Should fake child porn be a crime?
News: Illinois Attorney General Kwame Raoul announced his office is introducing legislation to clarify that Illinois’ child pornography laws apply to images and videos created by artificial intelligence (AI), saying “even when the technology does not use images of real children, the resulting child pornography nonetheless perpetuates abusive and predatory behavior.”
View: Child porn is so disgusting and harmful in so many ways that it’s hard to imagine a productive discussion about the merits of the claim that viewing fake child porn is a thought crime so heinous that it demands punishment.
“Disentangling Child Pornography from Child Sex Abuse,” a 2011 paper in the Washington University Law review written by law professor Carissa Byrne Hessick, now at the University of North Carolina, notes that this conclusion assumes “that those who view child pornography want to engage in sexual conduct with children and that possessing the images makes it more likely that they will engage in contact offenses.”
But there are significant reasons to doubt this assumption. There is anecdotal evidence that some child pornography possessors, although they want to view pornographic images of children, actively seek adult sexual partners. And the empirical literature is unable to validate the assumption that there is a causal connection between possession of child pornography and child sex abuse. …
The case against preventative punishment is also supported by a few controversial studies that suggest that access to pornography actually reduces contact offenses. One study—which was based on an anonymous internet survey—found that the vast majority of respondents who had viewed boy erotica reported that viewing this form of child pornography redirected their sexual energies away from actual sexual contacts with boys.
The respondents from that survey also overwhelmingly reported that viewing child pornography did not increase their tendency to seek out children for sexual conduct. Of course, this survey data is of limited empirical value because the respondents were self selected, their responses were anonymous, and the veracity of their answers cannot be verified. … As a general matter, whether viewing any sexually explicit materials encourages individuals to engage in sexually aggressive behavior has long been a contested issue.
No lawmaker is ever going to stick up for any kind of child porn, even AI-generated totally fake images, so my question about how and whether we should ban certain forms of thought crime is largely rhetorical. Where, if at all, should we draw the line at depictions of heinous crimes? And why?
At Pop Culture Squad, Mike Gold wrestles with the same question:
I don’t yet have a position on the matter. This is very complicated and we might as well start the discussion. We cannot un-invent artificial intelligence.
Abortion will be on the ballot in Florida in November
News: In rulings Monday, the Florida Supreme Court green lit a six-week abortion ban approved by the state’s lawmakers in 2023, but also OK’d a referendum question on the November ballot that will ask voters if they want to amend the state constitution to protect the right to an abortion in Florida.

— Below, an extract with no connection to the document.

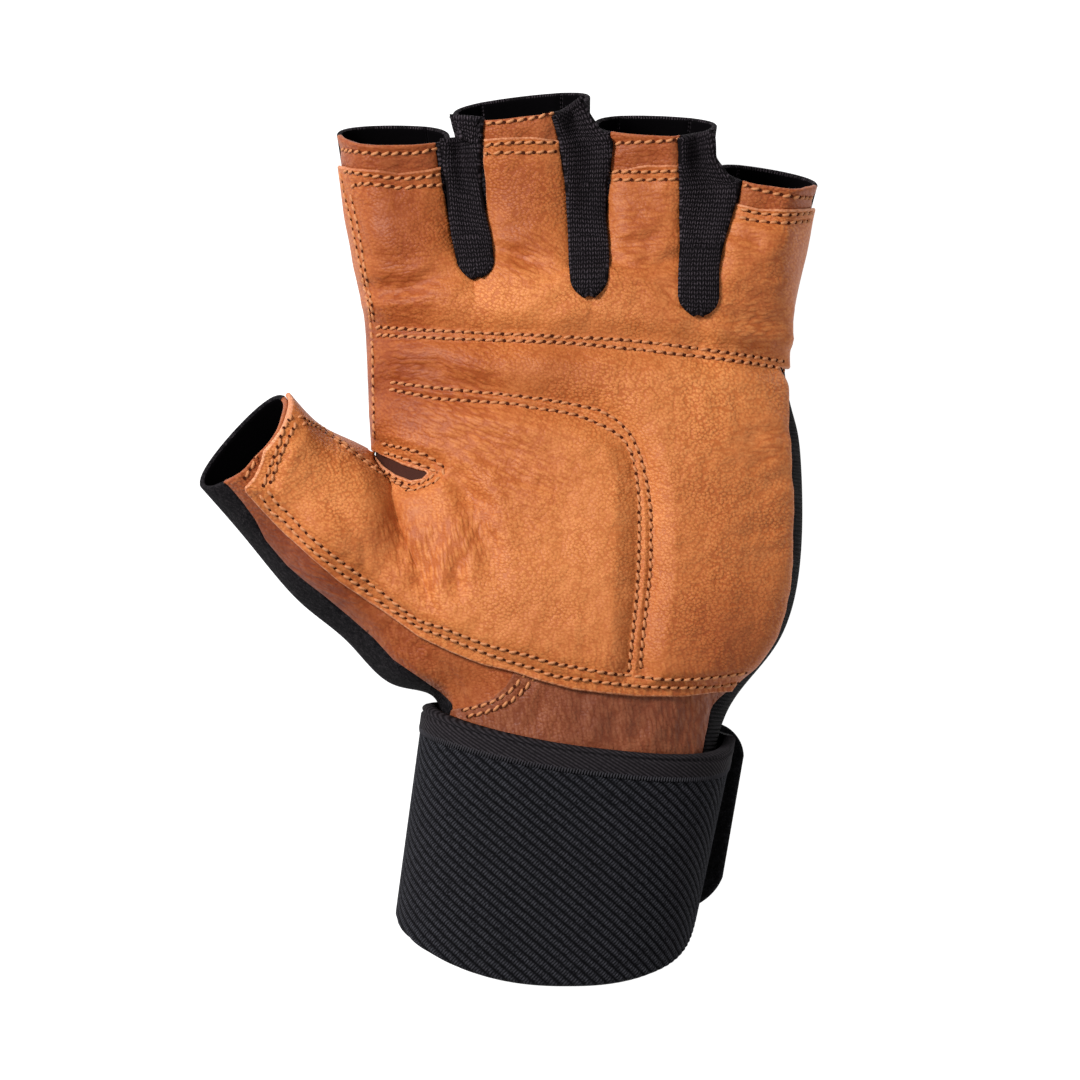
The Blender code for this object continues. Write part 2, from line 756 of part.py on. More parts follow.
def cut(part, cutter, operation):
    modifier = part.modifiers.new(cutter.name, "BOOLEAN")
    modifier.operation = operation
    modifier.object = cutter
    modifier.solver = "EXACT"


def shifted_out(outline, amount):
    """A closed outline moved outwards by an amount, negative for inwards."""
    area = sum(a.cross(b) for a, b in zip(outline, outline[1:] + outline[:1]))
    turn = 1.0 if area > 0 else -1.0
    out = []
    count = len(outline)
    for i, p in enumerate(outline):
        before = (p - outline[i - 1]).normalized()
        after = (outline[(i + 1) % count] - p).normalized()
        normal = Vector((before.y + after.y, -before.x - after.x)) * turn
        out.append(p + normal.normalized() * amount)
    return out


def hem_line(finger):
    """Two points of the overlay's top edge on a finger stall, a hem's width below its rim."""
    stall = STALLS[finger]
    left, right = plan(WEB_POINTS[finger]), plan(WEB_POINTS[finger + 1])
    depth = FINGER_DEPTH * stall.depth / 2.0
    x = stall.end_x * HAND_BREADTH
    y = (left.y + right.y) / 2.0 + FINGER_LENGTH * stall.length
    y -= FINGER_RIM_SLANT * depth + HEM_WIDTH
    half = FINGER_WIDTH * stall.width / 2.0
    return [Vector((x + side * half, y + side * half * stall.tilt)) for side in (-1, 1)]


def overlay_outline():
    """Plan of the leather overlay: a hem's width short of the finger ends and of the thumb's
    end, down to the curved lower edge at the heel."""
    outline = []
    for finger in range(FINGERS):
        left, right = hem_line(finger)
        if finger == 0:
            left = Vector((-MARGIN * HAND_BREADTH, left.y))
        if finger == FINGERS - 1:
            right = right + (right - left)
        outline += [left, right]
    outline += [plan(p) for p in OVERLAY_LOWER_EDGE]
    aim = Vector((math.cos(THUMB_AIM), math.sin(THUMB_AIM)))
    across = Vector((aim.y, -aim.x))
    row = HEEL_ROWS[-1]
    root = (plan(LinePoint(row.thumb_x, row.thumb_y)) + plan(LinePoint(row.split_x, row.split_y))) / 2
    end = root + aim * (THUMB_LENGTH - HEM_WIDTH / 2 - THUMB_RIM_SLANT * THUMB_DEPTH / 2)
    outline += [end - across * THUMB_WIDTH * 0.42, end + across * THUMB_WIDTH * 1.5]
    return outline


def pad_height(point, normal):
    """Thickness of the overlay over the form: thin along its edges, the quilting lines and the
    sides of the hand, and full over the padding between them."""
    p = point.to_2d()
    near = distance_to_line(p, [plan(q) for q in KNUCKLE_LINE])
    near = min(near, distance_to_line(p, [plan(q) for q in HEEL_LINE]))
    near = min(near, distance_to_line(p, [plan(q) for q in OVERLAY_LOWER_EDGE]))
    near = min(near, distance_to_line(p, [plan(q) for q in KEYHOLE]))
    web_y = min(w.y for w in WEB_POINTS) * PALM_LENGTH
    near = min(near, max(0.0, web_y - p.y))
    padding = PAD_RISE * smooth(near / CHANNEL_WIDTH) * smooth(normal.z / 0.7)
    return SEAM_GAP + OVERLAY_LEATHER + padding


def flush(_point, _normal):
    return 0.0


def proud(_point, normal):
    """The knit between two fingers stands out on the palm side only."""
    return PROUD_KNIT * smooth(normal.z / 0.7)


def leather_panels(form, finishes, collection, helpers):
    zones = {PALM}
    below = [plan(p) for p in CUFF_EDGE]
    margin = MARGIN * HAND_BREADTH
    cuff_outline = below + [Vector((-margin, -margin)), Vector((margin, -margin))]
    cuff_cutter = prism("cuff_cutter", cuff_outline, helpers)
    rest_cutter = prism("rest_cutter", shifted_out(cuff_outline, SEAM_GAP), helpers)

    palm = add_part("palm_leather", wall(form, zones, -LEATHER, flush), finishes["leather"], collection)
    cut(palm, rest_cutter, "DIFFERENCE")
    cuff = add_part("cuff_leather", wall(form, zones, -LEATHER, flush), finishes["dark_leather"], collection)
    cut(cuff, cuff_cutter, "INTERSECT")

    overlay = add_part("palm_overlay", wall(form, zones, SEAM_GAP, pad_height), finishes["leather"], collection)
    cut(overlay, prism("overlay_outline", overlay_outline(), helpers), "INTERSECT")
    cut(overlay, prism("keyhole", [plan(p) for p in KEYHOLE], helpers), "DIFFERENCE")


def knit_panels(form, finishes, collection):
    add_part("back_panel", wall(form, {BACK}, -KNIT, flush), finishes["knit"], collection)
    add_part("thumb_back", wall(form, {THUMB_BACK}, -KNIT, flush), finishes["fleece"], collection)
    add_part("side_gusset", wall(form, {GUSSET}, -KNIT, flush), finishes["rib"], collection)
    names = ("fourchette_index_middle", "fourchette_middle_ring", "fourchette_ring_little")
    for zone, name in zip((WEB_1, WEB_2, WEB_3), names):
        add_part(name, wall(form, {zone}, -KNIT, proud), finishes["knit"], collection)


# Wrist wrap


def wrap_point(angle, share, grow):
    """A point of the wrap's section at an angle, 0 at the little finger's side and a quarter
    turn at the palm side. share runs from the lower edge to the upper, and grow is the distance
    outside the cuff."""
    c, s = math.cos(angle), math.sin(angle)
    power = 2.0 / SQUARENESS
    u = math.copysign(abs(c) ** power, c)
    w = math.copysign(abs(s) ** power, s)
    low = -WRAP_HEIGHT - WRAP_FRONT_DROP * dip(u, s)
    high = WRAP_TOP_SLOPE * (1.0 - u) / 2.0 - WRAP_TOP_DIP * dip(u, s)
    y = low + (high - low) * share
    x = u * (WRIST_WIDTH / 2.0 + grow) * wrist_scale(y) + wrist_middle(y)
    return Vector((x, y, WRIST_MID_HEIGHT + w * (WRIST_DEPTH / 2.0 + grow)))


def dip(u, toward_palm):
    """How low the wrap's edges hang at u across the wrist: up to 1 at the palm side, a little
    past the middle, and below 0 at the back of the wrist, where they stand up."""
    if toward_palm < 0:
        return -0.3 * bulge(u) ** 1.8
    skewed = u - WRAP_SKEW * (1.0 - u * u)
    return bulge(skewed) ** (1.3 - 0.6 * max(0.0, skewed))


def band(name, low, high, rows, finish, collection):
    """A closed band of the wrap between two shares of its height, each a function of the angle:
    a tube, thickened outwards."""
    mesh = bpy.data.meshes.new(name)
    made = bmesh.new()
    rings = []
    for j in range(rows + 1):
        share = j / rows
        ring = []
        for i in range(WRAP_SIDES):
            angle = 2.0 * math.pi * i / WRAP_SIDES
            a = wrap_point(angle, low(angle), WRAP_CLEARANCE)
            b = wrap_point(angle, high(angle), WRAP_CLEARANCE)
            ring.append(made.verts.new(a.lerp(b, share)))
        rings.append(ring)
    for a, b in zip(rings, rings[1:]):
        for i in range(WRAP_SIDES):
            k = (i + 1) % WRAP_SIDES
            made.faces.new([a[k], a[i], b[i], b[k]])
    made.to_mesh(mesh)
    made.free()
    part = add_part(name, mesh, finish, collection)
    modifier = part.modifiers.new("thickness", "SOLIDIFY")
    modifier.thickness = WRAP_THICKNESS
    modifier.offset = 1.0
    modifier.use_even_offset = True
    return part


def wrist_wrap(finishes, collection):
    """The elastic band and the tape bound over its upper edge."""

    def seam(angle):
        low = wrap_point(angle, 0.0, 0.0).y
        high = wrap_point(angle, 1.0, 0.0).y
        return 1.0 - BINDING_HEIGHT / (high - low)

    def under_seam(angle):
        low = wrap_point(angle, 0.0, 0.0).y
        high = wrap_point(angle, 1.0, 0.0).y
        return seam(angle) - SEAM_GAP / (high - low)

    band("wrist_wrap", lambda a: 0.0, under_seam, WRAP_ROWS, finishes["elastic"], collection)
    band("wrap_binding", seam, lambda a: 1.0, BINDING_ROWS, finishes["tape"], collection)


def tab_half_height(x, left, right):
    """Half the tab's height at x: it is rounded at both ends."""
    near = min(x - left, right - x)
    if near >= TAB_CORNER:
        return TAB_HEIGHT / 2.0
    cut_back = TAB_CORNER - math.sqrt(max(0.0, TAB_CORNER**2 - (TAB_CORNER - near) ** 2))
    return TAB_HEIGHT / 2.0 - cut_back


def closure_tab(finishes, collection):
    """The stiff hook tab that closes the wrap: flat on the ground under the wrap's back, with
    its free end curving up past the little finger's side."""
    right = WRIST_WIDTH / 2.0 + WRAP_CLEARANCE + WRAP_THICKNESS + TAB_OVERHANG
    left = right - TAB_WIDTH
    middle = TAB_TOP - TAB_HEIGHT / 2.0
    bend = WRIST_WIDTH / 2.0 * 0.55
    made = bmesh.new()
    rows = []
    for i in range(TAB_COLUMNS + 1):
        t = 0.5 - 0.5 * math.cos(math.pi * (0.04 + 0.92 * i / TAB_COLUMNS))
        x = left + t * (right - left)
        half = tab_half_height(x, left, right)
        rise = TAB_RISE * max(0.0, (x - bend) / (right - bend)) ** 1.8
        row = []
        for y, z in ((-half, 0.0), (half, 0.0), (half, TAB_THICKNESS), (-half, TAB_THICKNESS)):
            drift = wrist_middle(middle + y)
            row.append(made.verts.new((x + drift, middle + y, z + rise)))
        rows.append(row)
    for a, b in zip(rows, rows[1:]):
        for k in range(4):
            m = (k + 1) % 4
            made.faces.new([a[k], a[m], b[m], b[k]])
    made.faces.new(rows[0][::-1])
    made.faces.new(rows[-1])
    bmesh.ops.recalc_face_normals(made, faces=made.faces)
    mesh = bpy.data.meshes.new("closure_tab")
    made.to_mesh(mesh)
    made.free()
    add_part("closure_tab", mesh, finishes["hook"], collection)


def shift_to_origin(collection):
    """The move that puts the middle of the glove's underside at the origin."""
    bpy.context.view_layer.update()
    graph = bpy.context.evaluated_depsgraph_get()
    corners = []
    for piece in collection.objects:
        evaluated = piece.evaluated_get(graph)
        mesh = evaluated.to_mesh()
        corners += [evaluated.matrix_world @ v.co for v in mesh.vertices]
        evaluated.to_mesh_clear()
    low = [min(c[i] for c in corners) for i in range(3)]
    high = [max(c[i] for c in corners) for i in range(3)]
    return Vector((-(low[0] + high[0]) / 2.0, -(low[1] + high[1]) / 2.0, -low[2]))


def main():
    for thing in list(bpy.data.objects):
        bpy.data.objects.remove(thing)
    collection = bpy.data.collections.new("weightlifting_glove")
    helpers = bpy.data.collections.new("cutters")
    for made in (collection, helpers):
        bpy.context.scene.collection.children.link(made)
    finishes = {
        "leather": material("tan_leather", (0.56, 0.22, 0.07), 0.5),
        "dark_leather": material("brown_leather", (0.33, 0.12, 0.045), 0.6),
        "knit": material("black_knit", (0.015, 0.015, 0.018), 0.9),
        "fleece": material("black_fleece", (0.013, 0.013, 0.016), 0.95),
        "rib": material("black_rib", (0.014, 0.014, 0.016), 0.9),
        "elastic": material("black_elastic", (0.016, 0.016, 0.018), 0.85),
        "tape": material("black_tape", (0.02, 0.02, 0.022), 0.85),
        "hook": material("black_hook", (0.012, 0.012, 0.013), 0.8),
    }
    form = hand_form()
    leather_panels(form, finishes, collection, helpers)
    knit_panels(form, finishes, collection)
    form.free()
    wrist_wrap(finishes, collection)
    closure_tab(finishes, collection)
    shift = shift_to_origin(collection)
    for part in list(collection.objects) + list(helpers.objects):
        part.location += shift


main()
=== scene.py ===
"""Looks of the fingerless weightlifting glove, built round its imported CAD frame.

The glove lies on its back, palm up, and the camera looks straight down on the palm. The hand form
is the same cage as the solids', made finer, and every sewn panel is a wall on the faces of its
zone. Lengths are in metres. Seams, stitches and creases are drawn in the photograph's pixels and
projected onto the form.
"""

import math
from collections import namedtuple

import bpy
import numpy as np
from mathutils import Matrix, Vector, noise
from mathutils.bvhtree import BVHTree
from mathutils.kdtree import KDTree

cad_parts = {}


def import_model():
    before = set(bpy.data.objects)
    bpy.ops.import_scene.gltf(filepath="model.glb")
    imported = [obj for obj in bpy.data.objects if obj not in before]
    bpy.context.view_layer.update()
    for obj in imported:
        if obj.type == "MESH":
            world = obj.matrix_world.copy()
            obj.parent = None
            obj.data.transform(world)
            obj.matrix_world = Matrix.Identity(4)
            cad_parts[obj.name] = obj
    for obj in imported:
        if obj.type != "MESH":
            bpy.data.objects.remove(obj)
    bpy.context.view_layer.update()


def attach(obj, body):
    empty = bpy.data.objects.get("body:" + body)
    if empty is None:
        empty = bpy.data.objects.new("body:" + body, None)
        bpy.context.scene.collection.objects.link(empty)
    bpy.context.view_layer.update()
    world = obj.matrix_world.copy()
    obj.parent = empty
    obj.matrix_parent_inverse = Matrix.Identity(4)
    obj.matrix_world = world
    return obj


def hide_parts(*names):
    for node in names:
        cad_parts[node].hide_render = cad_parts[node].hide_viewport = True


# Palm: breadth over the knuckles, wrist crease to finger webs, and thickness at the knuckles
HAND_BREADTH = 0.100
PALM_LENGTH = 0.118
PALM_DEPTH = 0.036

# Finger stalls, as the middle finger's, and how far the back of each rim stands past its front
FINGER_LENGTH = 0.030
FINGER_WIDTH = 0.030
FINGER_DEPTH = 0.023
FINGER_CURL = 0.0065
FINGER_RIM_SLANT = 0.24
WEB_SLIT = 0.0008

# Thumb stall at its open end, its length past the crotch of the thumb, its aim and its rise
THUMB_LENGTH = 0.030
THUMB_WIDTH = 0.026
THUMB_DEPTH = 0.023
THUMB_AIM = math.radians(138)
THUMB_RISE = 0.016
THUMB_RIM_SLANT = 0.37
THUMB_WAIST = (0.09, -0.15)  # share by which the upper half is narrower, from the crotch
THUMB_LOWER = (-0.03, -0.08)  # the same of the lower half

# Glove cuff inside the wrist wrap
WRIST_WIDTH = 0.0685
WRIST_DEPTH = 0.041
WRIST_OFFSET = -0.0006
WRIST_TAPER = 0.045
CUFF_LENGTH = 0.014

# Walls and seams
LEATHER = 0.0013
KNIT = 0.0013
PROUD_KNIT = 0.0007
OVERLAY_LEATHER = 0.0012
PAD_RISE = 0.0022
SEAM_GAP = 0.0004
FOURCHETTE_STRIP = 0.0046
GUSSET_STRIP = 0.0050
CHANNEL_WIDTH = 0.0060

# Wrist wrap, its binding and its closure tab
WRAP_CLEARANCE = 0.0008
WRAP_THICKNESS = 0.0026
WRAP_HEIGHT = 0.0425
WRAP_FRONT_DROP = 0.0170
WRAP_TOP_DIP = 0.0062
WRAP_TOP_SLOPE = 0.0076
WRAP_SKEW = 0.25
WRAP_DRIFT = 0.0074
BINDING_HEIGHT = 0.0055
TAB_THICKNESS = 0.0020
TAB_WIDTH = 0.052
TAB_TOP = 0.0030
TAB_HEIGHT = 0.045
TAB_CORNER = 0.010
TAB_OVERHANG = 0.0030
TAB_RISE = 0.0080

FRONT_COLUMNS = 4  # of the cage, across the palm side of one finger or of the thumb
BACK_COLUMNS = 3  # of the cage, across its back
STALL_RINGS = 2  # of the cage, past the web
FINGERS = 4
SQUARENESS = 2.5  # exponent of the section curves, 2 for an ellipse
BACK_STATION = 0.62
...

View: This is a huge gift to Joe Biden, who lost Florida by just 3.4% in 2020 and will likely benefit from liberal and Democratic voters turning out in huge numbers to oppose the draconian and deeply unpopular six-week ban. It’s so unpopular that even Donald Trump, who boasts “I was able to kill Roe v. Wade.” has called it “a terrible mistake.”
Abortion-rights supporters will need 60% of the vote to amend the state’s constitution, and that will be tough lift. But Biden will need only 50% of the vote plus one to take win 30 electoral votes, which would spell real trouble for the Trump campaign.
Nationally, a lot of eyes will be on the abortion issue in Florida and the stakes of Republican victories will be quite clear to voters from Hawaii to Maine.
Trump has promised “a statement” on abortion next week, but he promises a lot of things. I’m thinking here of the “big beautiful health plan” to replace Obamacare that he never got around to releasing.
Stadium funding referendum walloped in Kansas City
News: More than 58% of voters in the Kansas City area Tuesday rejected a plan to increase county sales taxes to build a new ballpark for the MLB Kansas City Royals and overhaul the home field of the NFL Kansas City Chiefs.
View: This is a serious boost to former Gov. Pat Quinn’s effort to ask Chicago voters if they want to devote public money to building new homes for the White Sox and Cubs. Mayor Brandon Johnson frequently preens about his devotion to democracy. Here’s his big chance to show it.
Must reading
News: My former Tribune colleague Gregory Royal Pratt’s new book “The City Is Up for Grabs: How Chicago Mayor Lori Lightfoot Led and Lost a City in Crisis” was published Tuesday.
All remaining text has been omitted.